Éire Óg's Ikem Ugweru and St Joseph's Eoghan Boyle in action. Picture: Eamon Ward
Éire Óg's Ikem Ugweru and St Joseph's Eoghan Boyle in action. Picture: Eamon Ward

After four clubs managed the double four years ago – Loughmore-Castleiney, Naas, Kilmacud Crokes in Dublin and St Eunan’s in Donegal – the excellent Twitter handle ‘GAA Stats’ revealed that the only previous time there were four senior doubles was as far back as 1903.

However, they did clarify that spelling differences or sister clubs left that stat open to correction.

The following year, it appeared as if that number could possibly be surpassed when nine clubs were chasing doubles before the county semi-finals across eight different counties.

By the end of that 2022 season though, only two clubs had managed it; Kilmacud and Naas. Four other clubs did achieve one part of the double but came up short in the final of the other code in that 2022 season.

The numbers for double-chasing clubs dropped off in 2023 but they have been back up again in the last two seasons. 

By the quarter-final stage last year, seven clubs were chasing the double but only two managed it; Loughmore-Castleiney and Naas.

INCREDIBLE

They are two exceptional clubs with an incredible generation of talented players in both codes but this topic is also slightly skewed by how the clubs with a recent history of being able to successfully compete on both fronts have been consistently able to get that balance right.

Naas are now chasing the double for the fifth successive year (they play Athy in next weekend’s football final). Yet Naas are the only club in a huge town and they only have a handful of dual players.

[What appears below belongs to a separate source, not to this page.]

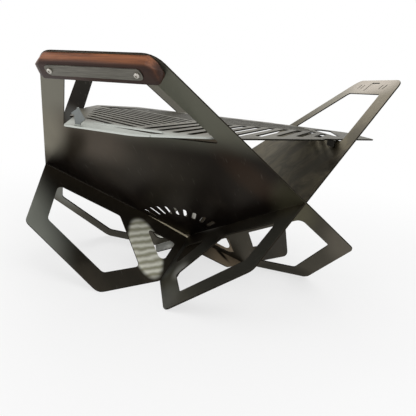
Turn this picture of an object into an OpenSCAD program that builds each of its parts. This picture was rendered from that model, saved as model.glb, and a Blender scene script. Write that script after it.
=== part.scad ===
// Flat-pack charcoal grill: three notched steel sheets lock into a three-sided fire bowl on open
// loop legs, with a slotted cooking grate that lies in the three windows and a wooden carrying grip.
// Each sheet is drawn flat: X runs level across it, Y runs up its slope from the bowl's apex, and Z
// is its outer side. The sheets are then leant back and turned about the bowl's upright axis.

/* [Sheets] */
// Thickness of each steel sheet
sheet_t = 2; // [1.5:0.5:2.5]
// Slope of each sheet from level, in degrees
slope = 43; // [41:1:45]
// Distance from the apex to the top edge, along the sheet
blank_top = 400; // [390:5:420]
// Half the width of the top edge
top_half = 72; // [66:2:78]
// Lean of the outer edges from the sheet's centre line, in degrees
edge_lean = 29.4; // [28:0.2:30]
// Corner radius at the top edge
top_r = 26; // [16:2:28]
// Height of the leg tips above the apex, along the sheet
leg_tip_rise = 59.5; // [54:0.5:64]
// Corner radius of the leg tips
leg_tip_r = 12; // [8:1:16]
// Depth of the feet below the apex, along the sheet
foot_drop = 69; // [64:1:74]
// Half the distance across the two feet of one sheet
foot_half = 191; // [186:1:196]
// Corner radius of the feet
foot_r = 18; // [12:1:20]

/* [Handle window] */
// Width of the bar across the top
top_bar = 33; // [30:1:36]
// Distance from the apex to the sill, along the sheet
sill_rise = 265.5; // [263:0.5:268]
// Width of the two slanted straps
strap_w = 30.3; // [28:0.1:31]
// Corner radius at the top of the window
window_r = 9; // [5:1:12]
// Corner radius at the ends of the sill
sill_r = 3.5; // [1:0.5:4]

/* [Leg loops] */
// Width of the outer and lower bars
leg_bar = 29; // [24:1:32]
// Width of the bar along the crossing with the next sheet
crossing_bar = 28; // [24:1:30]
// Width of the bar along the inner edge
inner_bar = 12.5; // [10:0.5:14]
// Distance from the centre line to the upright web of the leg
web_start = 74; // [70:1:78]
// Width of that upright web
web_w = 38; // [34:1:42]
// Corner radius inside the leg holes
leg_hole_r = 8; // [5:1:9]

/* [Joints between sheets] */
// Play of a sheet in its slit, on each side
slit_play = 0.3; // [0.2:0.05:0.5]
// Distance from the apex at which a pair's two slits meet
slit_meet = 101; // [98:1:110]
// Radius of the clearance hole at the apex
apex_r = 7; // [6:0.5:9]

/* [Vents] */
// Number of slots in the arc
vent_count = 9; // [5:2:9]
// Radius at which the slots start
vent_r0 = 67; // [65:1:70]
// Length of a slot
vent_len = 24; // [16:1:26]
// Width of a slot
vent_w = 6; // [4:0.5:6.5]
// Angle from one slot to the next, in degrees
vent_pitch = 10.5; // [9.5:0.25:10.5]

// Radius of the air and ash opening that each rear sheet has in place of the vents
ash_r = 88; // [70:1:90]
// Distance from that opening to the crossings with the next sheets
ash_rim = 7; // [6:0.5:11]

/* [Hanging slots] */
// Width of the slots in the top bars of the rear sheets
hang_slot_w = 2.6; // [2:0.2:3]
// Distance of the slot pairs from the centre line
hang_pair_x = 38; // [34:1:42]

/* [Grate] */
// Thickness of the grate
grate_t = 2; // [1.5:0.5:3]
// Lean of the grate, which lies higher on the left sheet's side, in degrees
grate_lean = 1.75; // [0.5:0.25:2]
// Turn of the loose grate about its own middle, in degrees
grate_turn = 1.2; // [0:0.2:1.2]
// Distance that the loose grate lies in front of the bowl's axis
grate_forward = 8; // [4:1:8]
// Distance that it lies to the right of that axis
grate_right = 2; // [0:0.5:3]
// Distance from the grate's middle to the edges across the bowl's corners
corner_cut = 189.5; // [184:0.5:190]
// Distance that a lobe's sides are set back from those edges
lobe_setback = 6.5; // [5:0.5:9]
// Distance along those edges from their middle to the step into a lobe
lobe_step = 79; // [70:1:85]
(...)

Before Naas arrived on the scene, Slaughtneil were the modern exemplars of a club consistently able to be successful in both codes with a much higher proportion of dual players.

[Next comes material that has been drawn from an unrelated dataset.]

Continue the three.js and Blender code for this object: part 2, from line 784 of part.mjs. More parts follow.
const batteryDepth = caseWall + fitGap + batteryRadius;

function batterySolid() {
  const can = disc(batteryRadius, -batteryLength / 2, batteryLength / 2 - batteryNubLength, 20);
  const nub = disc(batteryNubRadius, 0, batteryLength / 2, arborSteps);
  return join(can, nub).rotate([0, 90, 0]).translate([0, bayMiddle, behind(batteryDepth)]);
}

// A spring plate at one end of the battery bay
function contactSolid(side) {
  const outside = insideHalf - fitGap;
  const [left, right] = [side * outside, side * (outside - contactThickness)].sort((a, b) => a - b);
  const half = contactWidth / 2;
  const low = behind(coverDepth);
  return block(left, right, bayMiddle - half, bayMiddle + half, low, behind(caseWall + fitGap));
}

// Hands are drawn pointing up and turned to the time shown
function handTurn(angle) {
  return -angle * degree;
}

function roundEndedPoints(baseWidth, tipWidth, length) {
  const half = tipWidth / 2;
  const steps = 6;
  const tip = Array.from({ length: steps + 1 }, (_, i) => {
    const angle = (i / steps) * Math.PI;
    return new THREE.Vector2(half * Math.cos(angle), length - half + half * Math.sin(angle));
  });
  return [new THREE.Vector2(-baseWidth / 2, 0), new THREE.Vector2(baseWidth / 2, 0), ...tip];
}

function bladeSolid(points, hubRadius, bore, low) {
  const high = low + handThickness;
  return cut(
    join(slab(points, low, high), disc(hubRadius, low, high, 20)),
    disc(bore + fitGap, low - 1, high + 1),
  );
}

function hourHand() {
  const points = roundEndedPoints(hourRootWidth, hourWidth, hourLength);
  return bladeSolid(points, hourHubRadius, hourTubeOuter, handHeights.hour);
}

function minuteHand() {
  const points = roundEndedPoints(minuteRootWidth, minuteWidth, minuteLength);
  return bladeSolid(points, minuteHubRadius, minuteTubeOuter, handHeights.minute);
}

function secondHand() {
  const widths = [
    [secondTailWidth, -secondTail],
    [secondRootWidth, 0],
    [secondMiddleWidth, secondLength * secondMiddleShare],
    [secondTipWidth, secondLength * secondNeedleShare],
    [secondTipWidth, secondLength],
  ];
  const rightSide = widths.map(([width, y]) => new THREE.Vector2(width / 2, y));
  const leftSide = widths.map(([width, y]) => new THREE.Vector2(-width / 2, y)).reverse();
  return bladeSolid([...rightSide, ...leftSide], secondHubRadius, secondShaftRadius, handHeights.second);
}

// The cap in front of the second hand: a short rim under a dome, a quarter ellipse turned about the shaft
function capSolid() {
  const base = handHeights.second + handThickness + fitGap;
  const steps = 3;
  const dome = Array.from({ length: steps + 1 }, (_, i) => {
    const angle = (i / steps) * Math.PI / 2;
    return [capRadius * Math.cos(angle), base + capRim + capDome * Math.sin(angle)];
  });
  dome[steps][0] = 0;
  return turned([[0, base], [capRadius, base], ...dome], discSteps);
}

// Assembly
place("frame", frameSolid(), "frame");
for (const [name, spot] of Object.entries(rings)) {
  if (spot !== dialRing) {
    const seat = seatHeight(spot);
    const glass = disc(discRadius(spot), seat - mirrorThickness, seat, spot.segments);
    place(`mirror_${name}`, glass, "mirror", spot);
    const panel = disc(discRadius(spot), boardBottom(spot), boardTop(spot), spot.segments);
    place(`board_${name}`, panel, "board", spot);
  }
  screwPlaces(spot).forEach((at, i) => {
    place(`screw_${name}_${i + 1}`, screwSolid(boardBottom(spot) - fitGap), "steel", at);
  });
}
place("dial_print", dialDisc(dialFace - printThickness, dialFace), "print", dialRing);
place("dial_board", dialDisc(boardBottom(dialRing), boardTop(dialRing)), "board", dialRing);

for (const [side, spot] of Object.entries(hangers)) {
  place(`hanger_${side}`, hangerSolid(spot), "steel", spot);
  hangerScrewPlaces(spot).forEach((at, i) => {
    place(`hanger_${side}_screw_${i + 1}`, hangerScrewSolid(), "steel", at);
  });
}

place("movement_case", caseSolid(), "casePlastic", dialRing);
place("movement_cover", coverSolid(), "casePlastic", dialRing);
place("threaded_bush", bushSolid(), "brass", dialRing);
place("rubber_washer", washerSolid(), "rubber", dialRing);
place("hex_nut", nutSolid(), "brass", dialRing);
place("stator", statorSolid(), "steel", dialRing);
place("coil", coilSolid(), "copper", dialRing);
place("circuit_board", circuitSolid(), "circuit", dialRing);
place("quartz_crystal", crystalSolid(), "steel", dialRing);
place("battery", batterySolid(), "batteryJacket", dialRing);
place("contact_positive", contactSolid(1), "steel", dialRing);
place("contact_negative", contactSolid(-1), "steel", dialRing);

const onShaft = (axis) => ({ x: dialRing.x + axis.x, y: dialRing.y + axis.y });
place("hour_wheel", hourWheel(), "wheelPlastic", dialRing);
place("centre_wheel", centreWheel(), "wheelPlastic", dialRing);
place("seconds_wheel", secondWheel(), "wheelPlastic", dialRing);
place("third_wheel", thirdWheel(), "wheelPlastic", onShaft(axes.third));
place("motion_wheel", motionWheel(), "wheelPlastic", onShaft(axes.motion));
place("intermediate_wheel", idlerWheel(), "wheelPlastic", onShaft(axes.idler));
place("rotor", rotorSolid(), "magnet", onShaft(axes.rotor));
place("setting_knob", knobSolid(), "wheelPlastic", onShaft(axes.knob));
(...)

As well as achieving the double in Derry on five occasions, Slaughtneil also won the double in Ulster in 2016 and 2017.

“We have done it by creating a model that puts players first, which adopts common sense, and with a high set of standards for us as players,” said Chrissy McKaigue after the Derry side won their first provincial double in 2016. 

That model is the only way Slaughtneil – and every other club trying to win a double - could have achieved what they did, or are still chasing. Dual clubs all over the country are rife with domestic tension but the common good of the club, and welfare of the players, overrides everything.

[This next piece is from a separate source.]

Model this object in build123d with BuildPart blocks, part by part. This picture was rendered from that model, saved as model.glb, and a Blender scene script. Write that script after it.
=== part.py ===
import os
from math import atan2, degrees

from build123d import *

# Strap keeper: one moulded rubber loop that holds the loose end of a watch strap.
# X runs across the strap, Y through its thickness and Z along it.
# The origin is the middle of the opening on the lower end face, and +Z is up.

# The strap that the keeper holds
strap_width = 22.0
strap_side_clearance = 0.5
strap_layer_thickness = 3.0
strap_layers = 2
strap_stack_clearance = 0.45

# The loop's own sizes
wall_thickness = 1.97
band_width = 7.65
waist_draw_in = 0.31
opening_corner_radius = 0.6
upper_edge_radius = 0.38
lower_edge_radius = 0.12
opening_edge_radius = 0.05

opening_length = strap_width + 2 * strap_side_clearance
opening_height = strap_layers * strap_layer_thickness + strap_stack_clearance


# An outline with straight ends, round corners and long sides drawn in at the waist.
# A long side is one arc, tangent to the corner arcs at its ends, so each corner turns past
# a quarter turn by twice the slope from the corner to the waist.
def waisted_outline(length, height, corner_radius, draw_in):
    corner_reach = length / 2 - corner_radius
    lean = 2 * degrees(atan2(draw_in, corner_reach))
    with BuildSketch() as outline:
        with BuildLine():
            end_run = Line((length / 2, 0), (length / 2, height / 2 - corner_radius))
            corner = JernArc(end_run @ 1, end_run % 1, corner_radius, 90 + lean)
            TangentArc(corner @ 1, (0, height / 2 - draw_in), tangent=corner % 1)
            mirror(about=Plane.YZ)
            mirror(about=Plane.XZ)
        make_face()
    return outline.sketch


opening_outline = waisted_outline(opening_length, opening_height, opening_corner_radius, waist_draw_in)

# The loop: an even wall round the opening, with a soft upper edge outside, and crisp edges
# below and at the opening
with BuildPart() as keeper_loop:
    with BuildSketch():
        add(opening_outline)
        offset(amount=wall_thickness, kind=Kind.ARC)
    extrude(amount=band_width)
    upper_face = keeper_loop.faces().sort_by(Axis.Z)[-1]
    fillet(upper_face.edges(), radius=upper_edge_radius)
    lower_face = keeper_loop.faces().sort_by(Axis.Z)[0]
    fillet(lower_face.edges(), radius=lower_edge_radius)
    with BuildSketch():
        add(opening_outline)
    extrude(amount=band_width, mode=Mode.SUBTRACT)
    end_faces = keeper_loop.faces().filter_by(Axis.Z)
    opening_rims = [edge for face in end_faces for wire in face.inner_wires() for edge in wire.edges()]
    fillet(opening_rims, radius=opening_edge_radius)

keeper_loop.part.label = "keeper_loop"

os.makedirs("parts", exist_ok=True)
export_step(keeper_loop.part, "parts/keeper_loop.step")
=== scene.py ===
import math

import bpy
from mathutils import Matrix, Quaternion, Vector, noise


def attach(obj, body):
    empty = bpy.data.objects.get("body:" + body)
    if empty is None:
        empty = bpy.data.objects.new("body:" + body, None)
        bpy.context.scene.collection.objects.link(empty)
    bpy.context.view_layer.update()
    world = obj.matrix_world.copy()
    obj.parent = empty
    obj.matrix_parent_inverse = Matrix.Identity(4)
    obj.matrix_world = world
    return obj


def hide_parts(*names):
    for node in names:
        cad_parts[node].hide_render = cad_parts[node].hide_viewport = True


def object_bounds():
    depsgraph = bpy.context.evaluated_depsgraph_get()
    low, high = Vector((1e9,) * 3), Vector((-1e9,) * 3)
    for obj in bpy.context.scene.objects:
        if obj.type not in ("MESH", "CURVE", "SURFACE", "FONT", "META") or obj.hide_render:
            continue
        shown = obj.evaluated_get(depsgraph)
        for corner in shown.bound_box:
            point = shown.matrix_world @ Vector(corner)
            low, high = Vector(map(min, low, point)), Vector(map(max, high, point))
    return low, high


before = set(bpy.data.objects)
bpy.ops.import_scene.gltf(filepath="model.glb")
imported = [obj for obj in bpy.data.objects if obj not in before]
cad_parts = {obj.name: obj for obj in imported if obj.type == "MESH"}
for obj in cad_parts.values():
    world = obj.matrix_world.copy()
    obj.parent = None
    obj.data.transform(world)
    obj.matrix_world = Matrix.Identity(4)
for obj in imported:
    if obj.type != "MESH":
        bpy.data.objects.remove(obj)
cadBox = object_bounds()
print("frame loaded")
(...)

On Sunday, Dunloy Cuchullains – an Ulster hurling superpower that reached five All-Ireland club finals – won a first Antrim senior football title in 89 years.

“I don’t see how playing two sports can’t benefit you,” said captain and man-of-the-match, Sean Elliott, who also played in the 2023 All-Ireland club hurling final against Ballyhale Shamrocks. “Some people might say it’s a hindrance but it’s definitely a benefit playing both codes.”

If Dunloy hadn’t lost the hurling semi-final to Loughgiel Shamrocks by one point the previous weekend, they’d also be going for the double this weekend.

St Finbarr’s could also have been chasing a double if they’d managed to overcome Sarsfields in a tight hurling semi-final nine days ago, which would have again evoked memories of a time when the Togher club were the dual masters.

Going so close to doing the double on a number of occasions in recent years is a testament to how far the Barrs have come as a dual club after the barren 25-year period when they failed to win a senior title in either code between 1993-2018.

In the two decades prior to 1993, the Barrs were a machine unlike anything ever seen before, or since, in Cork, Munster or on the All-Ireland stage as a dual force.

The Barrs will always be regarded as the ultimate dual superpower. 

Na Fianna (reigning All-Ireland club hurling champions) could yet be possibly chasing success in both codes at provincial and national level this year, especially when the Dublin football champions have always been so hard to beat in Leinster.

Yet no club will ever achieve the same volume of success in both codes at the same time again at county, provincial and All-Ireland levels as the Barrs once did.

Those days are long gone for any club, but this decade has still already been a golden period for clubs chasing something that was often previously deemed to be impossible.